隨著無線通訊需求的增加與通訊技術快速的發展，頻寬和數據傳輸速率的要求亦飛躍性地成長。另一方面，可用的頻寬不僅非常稀少也沒有被有效率地使用。為了改善無線電頻譜的使用率，有人提出了感知無線電(CR)的概念。感知無線電允許次要用戶(SU)能夠機會式地進接到和主要用戶(PU)相同的頻帶中的頻譜空洞，並提供一個有效率的方法來提升新的服務對於空閒通道的使用。傳統上主要用戶擁有對於次要用戶進接通道的佔先優先權，因此不能保證次要用戶可以取得未充分利用的通道。為了改善次要用戶的服務品質，我們考慮了多重速率的感知無線電網路(CRN)，其中不僅提供一個緩衝器給被佔先的次要用戶使用，而且對於所有次要用戶更允許頻譜租用，我們也開發了三種允許頻譜租用的連結允入控制方法，分別是CAC1、CAC2和CAC3。此外我們也提供了兩種CAC3的變型，也就是CAC3a和CAC3b。在CAC1中，各個次要用戶使用一個通道，在CAC2中，各個次要用戶的通道使用數目為大於一的定值，而在CAC3中，各個次要用戶使用的通道數是可變動的，它會在一個上下限之間。此外，因為實施了對於次要用戶的頻譜租用，我們將有執照的頻帶分割成兩個部分，也就是已租用頻譜跟未租用頻譜，並且對於所有的CAC方法主要用戶都只有在未租用頻譜中擁有佔先優先權。除此之外，為了減少對於被佔先的次要用戶的中斷機率，我們利用一個緩衝器去容納被佔先的次要用戶，直到超過他們的最大等待時間。對於考慮的所有CAC方法，針對有或無緩衝器的情況下，我們推導出相對應的解析模型，並開發了一個疊代演算法去找出穩態機率分布和計算出感興趣的效能指標。這些效能指標包含主要用戶和次要用戶的阻塞機率、成功送達率、系統平均人數和系統平均延遲，還有次要用戶的中斷機率、成本和效用。我們除了比較有無緩衝器的系統效能，還分別評估和比較各種CAC方法的效能。最後但並非最不重要的，我們使用Visual Studio 2012來撰寫系統模擬以驗證解析結果的準確性。

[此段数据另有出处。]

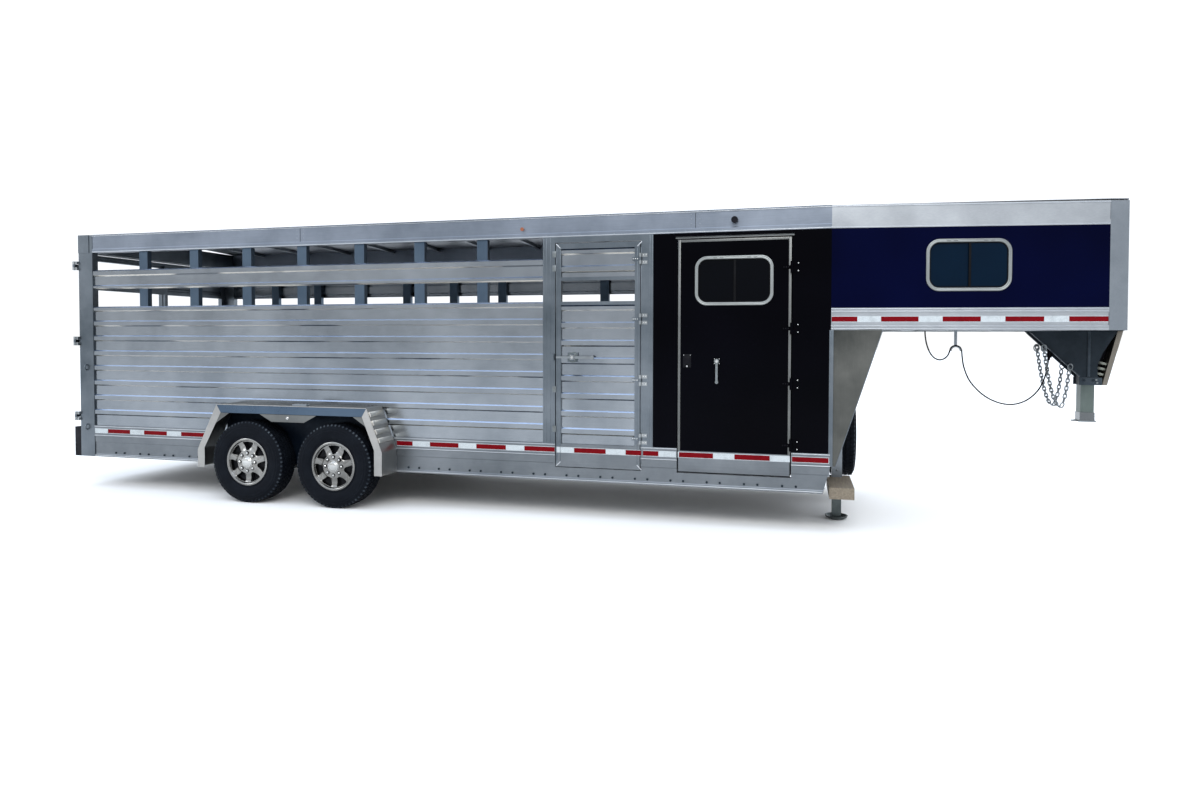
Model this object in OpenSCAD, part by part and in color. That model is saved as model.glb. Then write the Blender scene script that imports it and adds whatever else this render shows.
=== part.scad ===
// Gooseneck stock trailer with a tack room under a raised nose.
// +X points forward to the coupler, +Y to the trailer's left side and +Z up; the ground is Z = 0.

/* [Overall] */
// Length of the floor, from the back of the rear frame to the step under the nose
floor_len = 7400; // [6100:10:9000]
// Length of the raised nose ahead of the step, along the middle
nose_len = 2376; // [2180:1:2900]
// Width over the side rails
body_w = 2060; // [1700:10:2480]
// Height of the top rails' upper edge above the ground
body_h = 2580; // [2140:10:3100]
// Height of the roof's middle above the top rails
roof_crown = 30; // [20:1:60]

/* [Side walls] */
// Height of the bottom rails' lower edge above the ground
rail_z = 316; // [313:1:330]
// Height of the bottom rails
bottom_rail_h = 318; // [265:1:380]
// Height of the top rails
top_rail_h = 180; // [150:1:216]
// Depth of the rails across the trailer
rail_t = 50; // [42:1:60]
// Height of the deck's top above the ground
deck_z = 450; // [440:1:470]
// Thickness of the deck sheet
deck_t = 6; // [4:1:10]
// Spacing of the cross members under the deck
joist_pitch = 305; // [250:5:370]
// Spacing of the side posts
post_pitch = 610; // [500:5:740]
// Width of a side post
post_w = 100; // [80:1:120]
// Height of each open slot in the sides
slot_h = 177; // [147:1:213]
// Height of the slat between the two slots
slat_h = 195; // [162:1:234]
// Height from one side rib to the next
rib_pitch = 151; // [125:1:182]
// Height of a raised rib
rib_h = 62; // [50:1:75]
// How far a rib stands out of the sheet
rib_relief = 12; // [8:1:14]
// Thickness of the ribbed side sheet
sheet_t = 2.5; // [2:0.5:4]
// Thickness of the painted skins
skin_t = 3; // [2:0.5:4]

/* [Rear] */
// Width of a rear post, along the trailer
rear_post_w = 175; // [145:1:210]
// Thickness of the rubber rear bumper
bumper_t = 78; // [65:1:94]

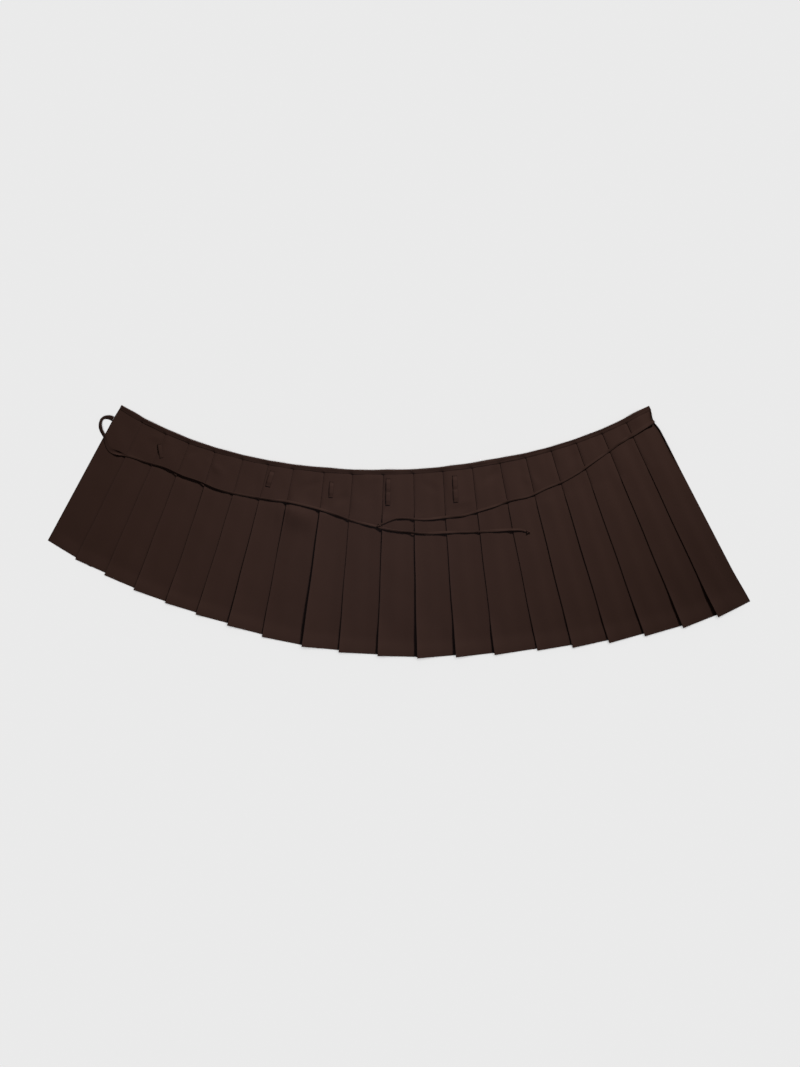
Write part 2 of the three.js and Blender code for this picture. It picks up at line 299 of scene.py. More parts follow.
# Slow waves that cross, and a finer one, which differ from panel to panel.
def rippleAt(x, y, k):
    wave = np.sin(x * 0.061 + y * 0.043 + k * 1.7) * np.sin(y * 0.037 - x * 0.021 + k * 2.9)
    return wave + 0.6 * np.sin(x * 0.13 + k) * np.sin(y * 0.085 + k * 0.7)


def creaseAt(x, y):
    total = np.zeros_like(x)
    for cx, cy, length, width, way, height in creases:
        c, s = math.cos(math.radians(way)), math.sin(math.radians(way))
        a, b = (x - cx) * c + (y - cy) * s, (y - cy) * c - (x - cx) * s
        total += height * np.exp(-2 * (a / length) ** 2 - 2 * (b / width) ** 2)
    return total


# The layers of a pleat at each share of the length.
def layerSizes(v):
    early, over = pleats["letGo"]
    loose = smooth((v - pleats["stitched"] + early) / over)  # 0 where sewn flat, 1 below
    depth = blend(*pleats["underlay"], v)
    slope = blend(*pleats["slope"], v)
    valley = blend(*pleats["valley"], smooth(v * 1.1))
    gap = blend(*pleats["gap"], loose)
    groove = pleats["groove"][0] * (1 - loose) * smooth(v / 0.02)
    return depth, slope, valley, gap, groove


def hemCurl(k, v):
    start, run = pleats["hemCurlRun"]
    return blend(*pleats["hemCurl"], k / panels) * smooth((v - start) / run)


# Share of the groove's depth this far from a fold.
def grooveAt(u):
    return (1 - np.clip(u / pleats["groove"][1], 0, 1)) ** 2


def foldLift(k, v):
    return np.interp(v, liftStops, (0, *folds[k][5:], folds[k][8]))


# Height of the middle of the cloth's upper ply, u mm right of fold k.
def faceHeight(k, u, v, width):
    depth, slope, valley, gap, groove = layerSizes(v)
    leftRun, rightRun = pleats["edgeRun"]
    base = np.maximum(valley, lowest) + hemCurl(k, v) - groove * grooveAt(width - u)
    if k == 0:
        return blend(lowest, base, smooth(u / leftRun))
    height = blend(base + 2 * gap, base, smooth((u - 0.9 * depth) / (slope + 0.1 * depth)))
    if k == panels - 1:
        run, reach = sideEdges["curlRun"], v * folds[-1][2]
        height = blend(height, lowest, smooth((u - width + rightRun) / rightRun))
        fade = smooth(reach / sideEdges["curlStart"])
        fade = fade * smooth((sideEdges["curlEnds"] - reach) / sideEdges["curlFade"])
        height = height + sideEdges["curl"] * smooth((u - width + run) / run) * fade
    lift = foldLift(k, v)
    lipWidth = pleats["lip"][0] + pleats["lip"][1] * lift
    lip = (1 - np.clip(u / lipWidth, 0, 1)) ** 2
    return height + lift * lip - groove * grooveAt(u)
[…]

With the increasing requirement for wireless communications and the rapid development of communication technologies, the demands for bandwidth and data transmission rate are growing. On the other hand, the available spectrum is not only scarce but also under-utilized. To improve the utilization of radio spectrum, the concept of Cognitive Radio (CR) is proposed. Cognitive radio, which allows secondary users (SUs) to opportunistically access a spectrum hole which is in the same frequency bands as primary users (PUs), provides an efficient approach to increase the availability of idle spectrum to new services. Traditionally, PUs have the preemptive priority over SUs, and hence the acquisition of underutilized channels by SUs is not guaranteed. To improve the quality of service (QoS) of SUs, we consider multi-rate cognitive radio networks (CRNs) with not only a buffer for preempted SUs but also spectrum leasing for all SUs. Three call admission control (CAC) schemes with spectrum leasing are also developed: CAC1, CAC2, and CAC3. Moreover, we also propose two variations of CAC3, i.e., CAC3a and CAC3b. With CAC1, the bandwidth requirement of each SU is one channel, that with CAC2 is a constant bandwidth which is greater than one, and that with CAC3 is a variable bandwidth which is between a lower bound and an upper bound. In addition, spectrum leasing for SUs are enforced, where the licensed spectrum band is divided into two parts, i.e., the leased spectrum and unleased spectrum, and for all CAC schemes PUs only have the preemptive priority over SUs in the unleased spectrum. Furthermore, to mitigate the dropping probability of preempted SUs, a buffer is utilized to accommodate the preempted SUs till their maximum waiting time expires. The analytical models are derived for all considered CAC schemes with or with buffer. We develop an iterative algorithm to find the steady state probability and evaluate the performance measures of interest. The performance measures of interest include the blocking probability, throughput, the average number in the system, and the average system delay for PUs and SUs, respectively, the dropping probability for SUs, the SU cost, and the SU utility. Furthermore, we compare the performance of the system with buffer and that without buffer. We also compare the performance of CAC1, CAC2, and CAC3a (CAC3b). Last but not least, computer simulation is written in Visual Studio 2012 to validate the accuracy of the derived analytical models.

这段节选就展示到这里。